Miranda Ward obituary

Other lives: Pop music journalist who was the first female voice on Radio 1

My friend Miranda Ward, who has died aged 73, was the answer to a pub-quiz question: “Who was the first female voice on Radio 1?” Miranda beat Annie Nightingale to that distinction by at least two years, interviewing George Harrison on the network’s launch date of 30 September 1967.

The show was Scene and Heard, a weekly magazine-style review of pop music and musicians. Within it sat a regular spot, Miranda’s Meanders, in which the roving reporter made full use of her extensive contacts book to entice the industry’s biggest names on to the BBC’s fledgling station.

Although by then an experienced print journalist (with Record Mirror and the New Musical Express, among other publications), she was new to radio and the Beeb gave her the scantiest of technical training prior to her debut with Harrison. On meeting him, Miranda found herself unable to start the standard-issue clunky portable tape recorder. Thankfully, Harrison was familiar with the corporation’s equipment and advised, in his best lugubrious Scouse tones, “I think you push that button there”.

The Beatles were friends of hers, and she was the only journalist to be allowed on location for the Magical Mystery Tour television film. One day Ringo Starr rang her home number and asked to speak to “Mandy”. Her father replied that if he meant Miranda, the correct abbreviation would be “Randy”.

She befriended many other artists, from Paul Simon to Jimi Hendrix – but her name is most often linked with the singer Sandy Denny, who collapsed while staying in Miranda’s London flat in 1978 and died a few days later without coming out of a coma. Grief-stricken at the loss of her great friend, Miranda had to deal with a barrage of abuse from many of Sandy’s fans who, absurdly, decided she was to blame.

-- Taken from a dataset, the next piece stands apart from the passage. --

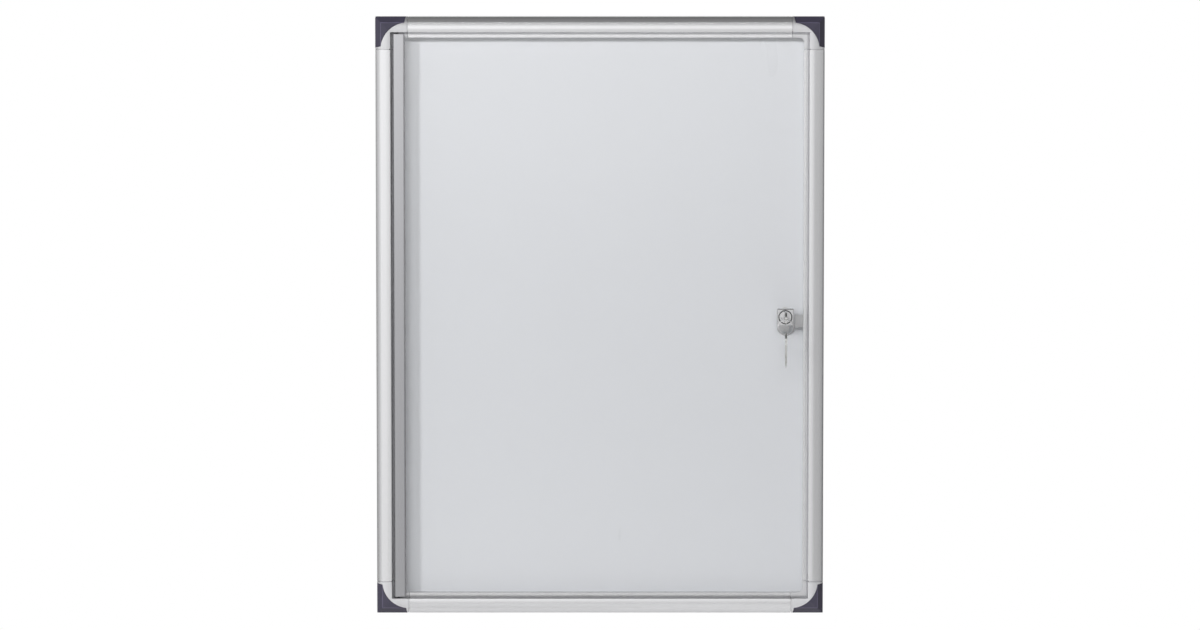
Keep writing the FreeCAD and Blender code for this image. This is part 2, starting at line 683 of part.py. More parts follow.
def make_cam():
    """Flat tongue that hangs down at rest and turns to the right to lock."""
    arm = block(
        LOCK_X - CAM_OUTER_SIDE, LOCK_X + CAM_INNER_SIDE, CAM_BACK, CAM_FRONT,
        LOCK_Z - CAM_REACH, LOCK_Z,
    )
    tips = [
        edge for edge in arm.Edges
        if edge.BoundBox.YLength > CAM_THICKNESS / 2 and edge.BoundBox.ZMax < LOCK_Z - CAM_REACH / 2
    ]
    arm = arm.makeFillet(CAM_TIP_ROUND, tips)
    cam = arm.fuse(disc(CAM_HUB_RADIUS, LOCK_X, LOCK_Z, CAM_BACK, CAM_FRONT)).removeSplitter()
    half = PLUG_SQUARE / 2
    hole = block(
        LOCK_X - half, LOCK_X + half, CAM_BACK - PAST, CAM_FRONT + PAST, LOCK_Z - half, LOCK_Z + half,
    )
    return cam.cut(hole)


def make_cam_screw():
    """Pan head screw on the back of the cam."""
    low = CAM_BACK - CAM_SCREW_HEAD_HEIGHT
    head = disc(CAM_SCREW_HEAD_RADIUS, LOCK_X, LOCK_Z, low, CAM_BACK)
    shank = disc(CAM_SCREW_RADIUS, LOCK_X, LOCK_Z, CAM_BACK, CAM_BACK + CAM_SCREW_LENGTH)
    reach = CAM_SCREW_HEAD_RADIUS + PAST
    half = CAM_SCREW_SLOT_WIDTH / 2
    slot = block(
        LOCK_X - reach, LOCK_X + reach, low - PAST, low + CAM_SCREW_SLOT_DEPTH,
        LOCK_Z - half, LOCK_Z + half,
    )
    return head.fuse(shank).cut(slot).removeSplitter()


# Strike bracket

def strike_left():
    """Left edge of the bracket, clear of the nut."""
    return LOCK_X + NUT_FLATS / 2 + STRIKE_NUT_GAP


def make_strike():
    """Angle bracket: a plate in front of the turned cam and a flange on the bar's inner wall."""
    wall = WIDTH / 2 - FACE_WIDTH
    low = STRIKE_Z - STRIKE_HEIGHT / 2
    high = STRIKE_Z + STRIKE_HEIGHT / 2
    plate = block(strike_left(), wall, STRIKE_FRONT - STRIKE_THICKNESS, STRIKE_FRONT, low, high)
    flange_end = JAW_FRONT + STRIKE_FLANGE_GAP
    flange = block(wall - STRIKE_THICKNESS, wall, flange_end, STRIKE_FRONT, low, high)
    strike = plate.fuse(flange).removeSplitter()
    bend = [
        edge for edge in strike.Edges
        if edge.BoundBox.ZLength > STRIKE_HEIGHT / 2
        and edge.BoundBox.XMin > wall - STRIKE_THICKNESS / 2
        and edge.BoundBox.YMin < -STRIKE_FRONT + STRIKE_THICKNESS / 2
    ]
    strike = strike.makeFillet(STRIKE_BEND, bend)
    return strike.cut(strike_screw_list())


def strike_screw_list():
    """Two pan head screws through the flange into the bar, midway between jaw and plate."""
    wall = WIDTH / 2 - FACE_WIDTH
    height = (JAW_FRONT + STRIKE_FRONT - STRIKE_THICKNESS) / 2
    screws = []
    for sign in (-1, 1):
        z = STRIKE_Z + sign * STRIKE_SCREW_SPACING / 2
        start = Vector(wall - STRIKE_THICKNESS, -height, z)
        shank = Part.makeCylinder(STRIKE_SCREW_RADIUS, STRIKE_SCREW_LENGTH, start, Vector(1, 0, 0))
        head = Part.makeCylinder(STRIKE_SCREW_HEAD_RADIUS, STRIKE_SCREW_HEAD_HEIGHT, start, Vector(-1, 0, 0))
        screws.append(shank.fuse(head).removeSplitter())
    return screws


# Keys and ring

def make_key():
    """Key with its bow hole at the origin, the blade along +Y and the cuts below."""
    half = KEY_THICKNESS / 2
    bow_y = BOW_RADIUS - BOW_HOLE_INSET
    x_axis = Vector(1, 0, 0)
    blade_end = KEY_LENGTH - BOW_HOLE_INSET
    shoulder = blade_end - KEY_INSERTION - NECK_GAP
    key = Part.makeCylinder(BOW_RADIUS, KEY_THICKNESS, Vector(-half, bow_y, 0), x_axis)
    neck = Part.makeBox(KEY_THICKNESS, shoulder - bow_y, NECK_HEIGHT, Vector(-half, bow_y, -NECK_HEIGHT / 2))
    top = BLADE_HEIGHT / 2
    tip = blade_end - KEY_TIP
    outline = [(bow_y, top), (tip, top), (blade_end, 0), (tip, -top)]
    for k, depth in reversed(list(enumerate(BIT_DEPTHS))):
        y = shoulder + BIT_START + k * BIT_PITCH
        floor = BIT_FLAT / 2
        mouth = floor + depth * BIT_SLOPE
        outline += [(y + mouth, -top), (y + floor, depth - top), (y - floor, depth - top), (y - mouth, -top)]
    outline.append((bow_y, -top))
    blade = polygon([Vector(-half, y, z) for y, z in outline]).extrude(Vector(KEY_THICKNESS, 0, 0))
    key = key.fuse([neck, blade]).removeSplitter()
    hole = Part.makeCylinder(BOW_HOLE_RADIUS, KEY_THICKNESS + 2 * PAST, Vector(-half - PAST, 0, 0), x_axis)
    milling_start = Vector(half - MILLING_DEPTH, shoulder + NECK_GAP, 0)
    milling = Part.makeBox(MILLING_DEPTH, KEY_INSERTION + PAST, MILLING_HEIGHT, milling_start)
    return key.cut([hole, milling])


def make_key_in_lock():
    return make_key().translated(Vector(LOCK_X, -BOW_HOLE_HEIGHT, LOCK_Z))


def make_spare_key():
    """The same key hanging from the bottom of the ring, blade down."""
    key = make_key().rotated(ORIGIN, Vector(1, 0, 0), -90)
    return key.translated(Vector(LOCK_X, -BOW_HOLE_HEIGHT, SPARE_HOLE_Z))


def make_ring():
    """Ring of drawn wire with many narrow flats, face on to the viewer."""
    points = []
    for k in range(RING_WIRE_SIDES):
        angle = 2 * math.pi * k / RING_WIRE_SIDES
        reach = RING_RADIUS + RING_WIRE_RADIUS * math.cos(angle)
        points.append(Vector(reach, RING_WIRE_RADIUS * math.sin(angle), 0))
    ring = polygon(points).revolve(ORIGIN, Y_AXIS, 360)
    return ring.translated(Vector(LOCK_X, -BOW_HOLE_HEIGHT, RING_Z))


def parts():
    """Every piece by name."""
    pieces = {}
    for side in SIDES:
        pieces["frame_bar_" + side] = make_bar(side)
    cap = make_cap()
    for place in CORNERS:
        pieces["corner_" + place] = at_corner(make_corner(place), place)
        pieces["corner_cap_" + place] = at_corner(cap, place)
    pieces["corner_screws"] = make_leg_screws()
    pieces["panel_back_sheet"] = make_panel(BACKING_FRONT - BACKING_THICKNESS, BACKING_FRONT)
    pieces["panel_core"] = make_panel(BACKING_FRONT, CORE_FRONT)
    pieces["writing_panel"] = make_panel(CORE_FRONT, PANEL_FRONT)
    pieces["door_hinge_bar"] = make_hinge_bar()
    pieces["door_pane"] = make_pane()
    for name, sign in (("top", 1), ("bottom", -1)):
        pieces["hinge_pin_" + name] = make_pin(sign)
        pieces["hinge_bush_" + name] = make_bush(sign)
    pieces["lock_housing"] = make_lock_housing()
    pieces["lock_plug"] = make_plug()
    pieces["lock_washer"] = make_washer()
    pieces["lock_nut"] = make_nut()
    pieces["lock_cam"] = make_cam()
    pieces["cam_screw"] = make_cam_screw()
    pieces["strike_plate"] = make_strike()
    pieces["strike_screws"] = Part.makeCompound(strike_screw_list())
    pieces["key_in_lock"] = make_key_in_lock()
    pieces["key_ring"] = make_ring()
    pieces["spare_key"] = make_spare_key()
    return pieces


def main():
    os.makedirs("parts", exist_ok=True)
    for name, shape in parts().items():
        shape.exportStep("parts/" + name + ".step")
        solids = len(shape.Solids)
        print(f"{name}: {solids} solid(s), {shape.Volume:.1f} mm3, valid {shape.isValid()}")


if __name__ == "__main__":
    main()
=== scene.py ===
import math

import bpy
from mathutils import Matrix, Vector


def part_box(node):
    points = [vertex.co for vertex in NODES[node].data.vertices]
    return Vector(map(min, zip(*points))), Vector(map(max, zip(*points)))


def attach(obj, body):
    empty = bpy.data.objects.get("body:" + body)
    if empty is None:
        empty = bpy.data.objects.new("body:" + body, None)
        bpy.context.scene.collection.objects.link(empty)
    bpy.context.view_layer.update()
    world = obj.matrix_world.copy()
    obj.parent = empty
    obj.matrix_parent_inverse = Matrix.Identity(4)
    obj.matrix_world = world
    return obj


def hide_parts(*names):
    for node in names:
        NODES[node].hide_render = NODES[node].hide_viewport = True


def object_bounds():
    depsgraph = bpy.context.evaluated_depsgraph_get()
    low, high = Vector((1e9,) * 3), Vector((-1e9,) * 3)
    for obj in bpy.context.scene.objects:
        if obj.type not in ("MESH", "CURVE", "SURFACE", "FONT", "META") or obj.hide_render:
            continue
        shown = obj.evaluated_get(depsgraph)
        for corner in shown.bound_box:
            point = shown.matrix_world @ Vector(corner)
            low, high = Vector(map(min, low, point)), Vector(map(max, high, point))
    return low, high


bl_info = {
    "name": "Lockable Notice Board",
    "version": (1, 0, 0),
    "blender": (4, 5, 0),
    "location": "View3D > Sidebar > Notice Board",
    "description": "Finishes and fine detail of a lockable notice board, and its studio",
    "category": "Object",
}

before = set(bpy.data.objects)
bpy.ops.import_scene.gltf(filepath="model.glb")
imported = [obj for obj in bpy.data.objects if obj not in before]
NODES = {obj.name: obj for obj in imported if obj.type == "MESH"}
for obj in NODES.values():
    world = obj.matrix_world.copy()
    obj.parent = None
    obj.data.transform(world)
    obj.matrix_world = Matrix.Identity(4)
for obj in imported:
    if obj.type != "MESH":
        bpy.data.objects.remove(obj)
cad_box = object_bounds()

# Pixels of the photograph, which is 1200 by 630
PHOTO_WIDTH = 1200
BOARD_LEFT = 376.1
BOARD_RIGHT = 823.5

# Height above the wall of the edge that shows against the background
SILHOUETTE_HEIGHT = 0.020

# How far above the middle of the board the camera aims
AIM_HEIGHT = 0.0011

# Share of an anodised surface that mirrors, while the rest scatters light as a dull one does
METAL_SHARE = 0.8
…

Miranda was born in London, the daughter of Jean (nee Vosper), a civilian officer in the Admiralty War Rooms, and Richard Kirkby, a colonel in the Royal Marines. With the family following her father’s postings, she had a roaming childhood that took in Malta, West Berlin and Egypt before he left the military in 1958 and the family settled in the UK. Miranda was educated at St Paul’s girls’ school in Hammersmith, then took a shorthand and typing course, and when she got her first job in journalism used Miranda Ward as her byline (taking her paternal grandmother’s maiden name). The BBC producer John Walters recruited her for Scene and Heard at the start of Radio 1.

Eventually Miranda withdrew from the pop scene and settled in Gloucestershire, where she became a maths teacher. In recent years her writing found a new home in the blogosphere, although the subject matter had changed: Trumpism and Brexit were among the targets in her essays.

She is survived by her brother, Richard.